Forearm with bracelets

Bone

6th-5th c. BC

Empúries (L’Escala – Alt Empordà)

Forearm with bracelets

The graves in the cemeteries surrounding Empúries suffered looting well into the 20th century. The looters were looking for objects they could sell on the antique collectors’ market. They were interested in the grave goods that had been buried with the deceased and the cinerary urns when they came across cremation graves. The remains of the bodies, buried or cremated, were not of interest to them. Who would buy bones or ashes?

Sometimes the looters found inhumation tombs in which the deceased had been buried wearing bracelets on their forearms. They did not waste time removing the bracelets, but instead ripped the forearm from the skeleton and sold the whole thing. Our museum preserves eight forearms (radius and ulna) bearing bronze bracelets. According to the documentation, they were bought on two occasions in 1896.

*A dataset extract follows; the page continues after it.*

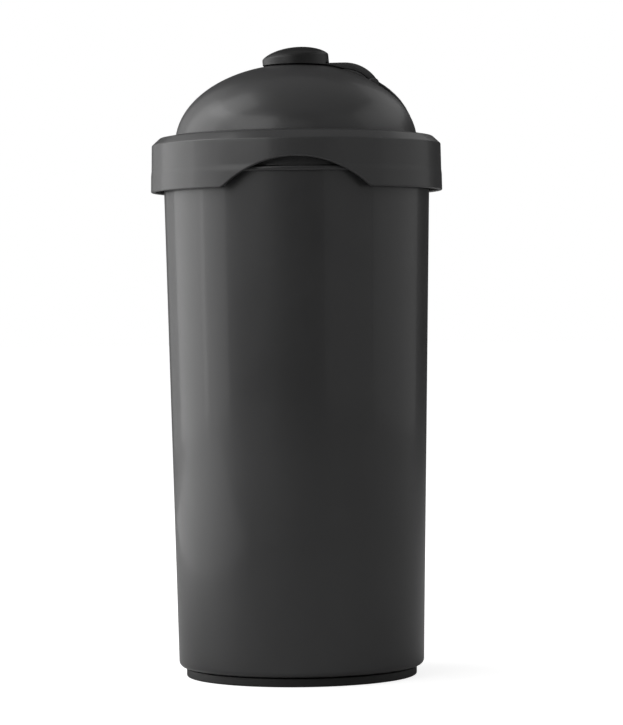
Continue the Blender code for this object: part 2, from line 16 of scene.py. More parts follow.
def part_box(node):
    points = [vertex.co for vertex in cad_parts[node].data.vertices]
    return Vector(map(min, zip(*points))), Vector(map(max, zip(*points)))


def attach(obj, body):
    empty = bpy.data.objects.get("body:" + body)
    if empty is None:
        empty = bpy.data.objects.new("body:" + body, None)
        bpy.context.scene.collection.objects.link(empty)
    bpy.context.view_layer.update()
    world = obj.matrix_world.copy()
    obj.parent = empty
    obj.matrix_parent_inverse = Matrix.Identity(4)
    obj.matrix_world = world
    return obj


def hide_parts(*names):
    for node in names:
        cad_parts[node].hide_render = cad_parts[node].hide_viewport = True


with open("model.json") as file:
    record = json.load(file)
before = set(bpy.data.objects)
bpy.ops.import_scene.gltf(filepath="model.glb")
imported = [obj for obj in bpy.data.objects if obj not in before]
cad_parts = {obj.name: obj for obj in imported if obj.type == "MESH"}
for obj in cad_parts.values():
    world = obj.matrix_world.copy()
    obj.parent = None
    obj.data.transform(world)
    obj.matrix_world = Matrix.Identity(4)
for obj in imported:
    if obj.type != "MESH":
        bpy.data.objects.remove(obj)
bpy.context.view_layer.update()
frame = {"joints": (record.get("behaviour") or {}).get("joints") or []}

# %% [markdown]
# ## Sizes
# Every place is read from the frame: the boxes of its pieces give the radii and levels, and its joint gives
# the hinge axis. What a box can't tell, such as a wall or a gap, is written here once, in millimetres.

# %% Levels and radii from the frame
MM = 0.001
cup_low, cup_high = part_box("cup")
foot_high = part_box("foot_ring")[1]
lid_low, lid_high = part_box("lid_shell")
seal_low, seal_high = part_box("lid_gasket")
grid_low, grid_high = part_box("strainer")
plug_low, plug_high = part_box("spout_plug")
pin_low, pin_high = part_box("hinge_pin")

RIM_Z = cup_high.z
BEAD_RADIUS = cup_high.x
BODY_RADIUS = BEAD_RADIUS - 0.95 * MM        # under the bead
NECK_RADIUS = BODY_RADIUS - 0.45 * MM
BASE_RADIUS = foot_high.x + 2.45 * MM        # just above the cup's bottom corner
CUP_WALL = 1.7 * MM
SKIRT_RADIUS = lid_high.x
SKIRT_Z = lid_low.z
SKIRT_INNER = SKIRT_RADIUS - 2.2 * MM
DECK_Z = seal_high.z + 0.3 * MM              # underside of the lid's deck
LID_TOP_RADIUS = SKIRT_RADIUS - 0.4 * MM
DOME_RADIUS = LID_TOP_RADIUS - 7.6 * MM
DOME_Z = DECK_Z + 0.5 * MM
SPOUT_Z = lid_high.z
CROWN_Z = SPOUT_Z - 1.6 * MM
DOME_RISE = CROWN_Z - DOME_Z
SPOUT_BORE = 6.0 * MM
SPOUT_RADIUS = 7.4 * MM
flip = next(joint for joint in frame["joints"] if joint["name"] == "cap_flip")
HINGE = Vector(flip["pos_m"])
print(f"rim at {RIM_Z / MM:.1f} mm, crown at {CROWN_Z / MM:.1f} mm,",
      f"hinge at x {HINGE.x / MM:.1f} z {HINGE.z / MM:.2f} mm")


# %% [markdown]
# ## Turning round pieces
# Most of the bottle is turned: an outline swept about the centre line. An outline here is a list of
# corners, each with its own fillet, because a moulded edge is never sharp. A `relief` function may move
# each point as it goes round, which is how the threads rise from the neck and the grip arches lift the
# skirt's edge.

# %% Outlines with rounded corners
SIDES = 320


def rounded(corners, steps=5):
    """Outline points from (radius, height, fillet) corners."""
    points = []
    for i, (x, z, fillet) in enumerate(corners):
        if not fillet:
            points.append((x, z))
            continue
        here = Vector((x, z))
        back = Vector(corners[i - 1][:2]) - here
        on = Vector(corners[(i + 1) % len(corners)][:2]) - here
        half = back.angle(on) / 2
        reach = min(fillet / math.tan(half), 0.49 * back.length, 0.49 * on.length)
        radius = reach * math.tan(half)
        centre = here + (back.normalized() + on.normalized()).normalized() * (radius / math.sin(half))
        first = here + back.normalized() * reach - centre
        turn = first.angle_signed(here + on.normalized() * reach - centre)
        for k in range(steps + 1):
            a = -turn * k / steps
            points.append((centre.x + first.x * math.cos(a) - first.y * math.sin(a),
                           centre.y + first.x * math.sin(a) + first.y * math.cos(a)))
    return points


def dome_points(radius, rise, base_z, start, end, steps):
    """Points on a half-ellipse dome between two parameter angles in degrees."""
    angles = (math.radians(start + (end - start) * i / steps) for i in range(steps + 1))
    return [(radius * math.cos(a), base_z + rise * math.sin(a)) for a in angles]


def rows(radius, low, high, step):
    """Points down or up a straight wall, close enough together to carry relief."""
    count = max(1, round(abs(high - low) / step))
    return [(radius, low + (high - low) * i / count) for i in range(count + 1)]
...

Today we present one bearing 22 bracelets that covered practically the whole forearm. They are small flat stems with a decoration formed by groups of incised oblique lines. We can estimate the chronology thanks to similar finds. A bracelet with identical decoration, although much smaller, was found in Tomb 123 at the cremation necropolis of Can Bech de Baix (Agullana). In the cremation necropolis of Bergerie Hermet in Calvisson (Gard, France), Tombs 3 and 4  contained 22 and 6 bracelets, respectively, with the same typology and decoration as ours. In both cases they have been dated to between 550 BC and the early years of the 5th century BC, a chronology that seems perfectly valid for our examples.

In this period, burial was the most common funeral ritual among the first Greek residents of Empúries. The bracelets, on the other hand, are purely indigenous in nature. And now, the big question is: Was the person buried with all these bracelets Iberian or Greek?